Browser JS      ┌────────────────────────────┐ 
runtime         │           JS app           │ 
                └─────────────┬──────────────┘
                              │
 ─ ─ ─ ─ ─ ─ ─ ─ ─ ─ ─ ─ ─ ─ ─│─ ─ ─ ─ ─ ─ ─ ─ ─
Browser Wasm                  │
runtime                       ▼ 
                ┌────────────────────────────┐
                │        Go app (Wasm)       │
                │                            │
                │  ┌──────────────────────┐  │
                │  │    Wazero runtime    │  │
                │  │                      │  │
                │  │  ┌────────────────┐  │  │
                │  │  │  C dep (Wasm)  │  │  │
                │  │  └────────────────┘  │  │
                │  └──────────────────────┘  │
                └────────────────────────────┘

One thing worth noting BTW: being pure Go should be enough to ensure wazero can be compiled to a Wasm binary… But not necessarily that it will actually run! Many Wasm runtimes use a compiler internally, which needs to write and execute machine code at runtime. That’s not possible inside a Wasm sandbox, where memory is strictly data. Wazero, however, also ships an interpreter, which it uses as a fallback on platforms where compiling is not available.

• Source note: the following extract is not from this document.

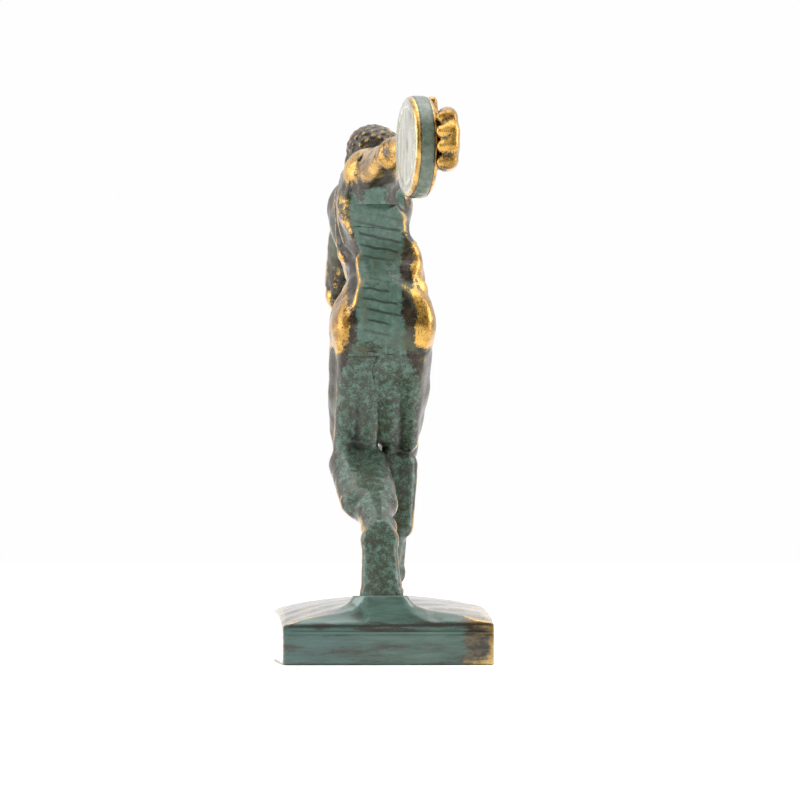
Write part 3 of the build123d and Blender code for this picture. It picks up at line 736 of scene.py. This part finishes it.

So, could it work? On paper, it should. Let’s try!

Proof of concept

Let’s create a super-advanced math library in Zig:

export fn square(x: f32) f32 {
    return x * x;
}

export fn squareRoot(x: f32) f32 {
    return @sqrt(x);
}

And build it, creating a math.wasm binary:

zig build-exe math.zig -target wasm32-freestanding -fno-entry \
    --export=square --export=squareRoot

Now let’s create a Go app that embeds that math.wasm binary, runs it within wazero, and uses square and squareRoot to build a distance function:

package main

import (
	"context"
	_ "embed"
	"syscall/js"

	"github.com/tetratelabs/wazero"
	"github.com/tetratelabs/wazero/api"
)

//go:embed math.wasm
var mathWasm []byte

func main() {
	// 1. Create a wazero runtime and instantiate the math Wasm module.
	ctx := context.Background()
	r := wazero.NewRuntime(ctx)
	mod, err := r.InstantiateWithConfig(
		ctx, mathWasm, wazero.NewModuleConfig().WithStartFunctions())
	if err != nil {
		panic(err)
	}

	// 2. Get the two exported primitives.
	square := mod.ExportedFunction("square")
	squareRoot := mod.ExportedFunction("squareRoot")

	// 3. Compose them into a distance function exposed to JS.
	js.Global().Set("distance", js.FuncOf(func(_ js.Value, args []js.Value) any {
		dx := float32(args[0].Float() - args[2].Float())
		dy := float32(args[1].Float() - args[3].Float())

		dx2, _ := square.Call(ctx, api.EncodeF32(dx))
		dy2, _ := square.Call(ctx, api.EncodeF32(dy))
		sum := api.DecodeF32(dx2[0]) + api.DecodeF32(dy2[0])

		res, _ := squareRoot.Call(ctx, api.EncodeF32(sum))
		return float64(api.DecodeF32(res[0]))
	}))

	select {}
}

And build that Go program as an app.wasm module:

GOOS=js GOARCH=wasm go build -o app.wasm .

Now let’s use our distance function… Try moving the points!

It doesn’t look like much, but remember that the coordinates of the points go through the browser’s Javascript engine, the Go Wasm module including the Go runtime, the Wazero runtime within it, the Zig Wasm module (multiple function calls!), and out comes the distance!

And it’s still snappy!

Conclusion

While adding a Wasm runtime inside a Wasm module must carry some performance overhead, in practice it’s still usable, as the responsive demo above suggests. It’s an effective way of using C (/Zig/Rust/…) libraries from within a Go Wasm module, without any JS plumbing. The resulting Wasm module in the proof of concept above, including the Wazero runtime, is not even big, weighing <2 MiB after gzip compression.

Of course that example is trivial, but I’ve actually used this technique for a much more complex parsing library, and it holds up well in practice.

Wazero really is a remarkable project, and the fact that its pure-Go implementation naturally handles the Wasm-inside-Wasm case without any extra effort is super cool.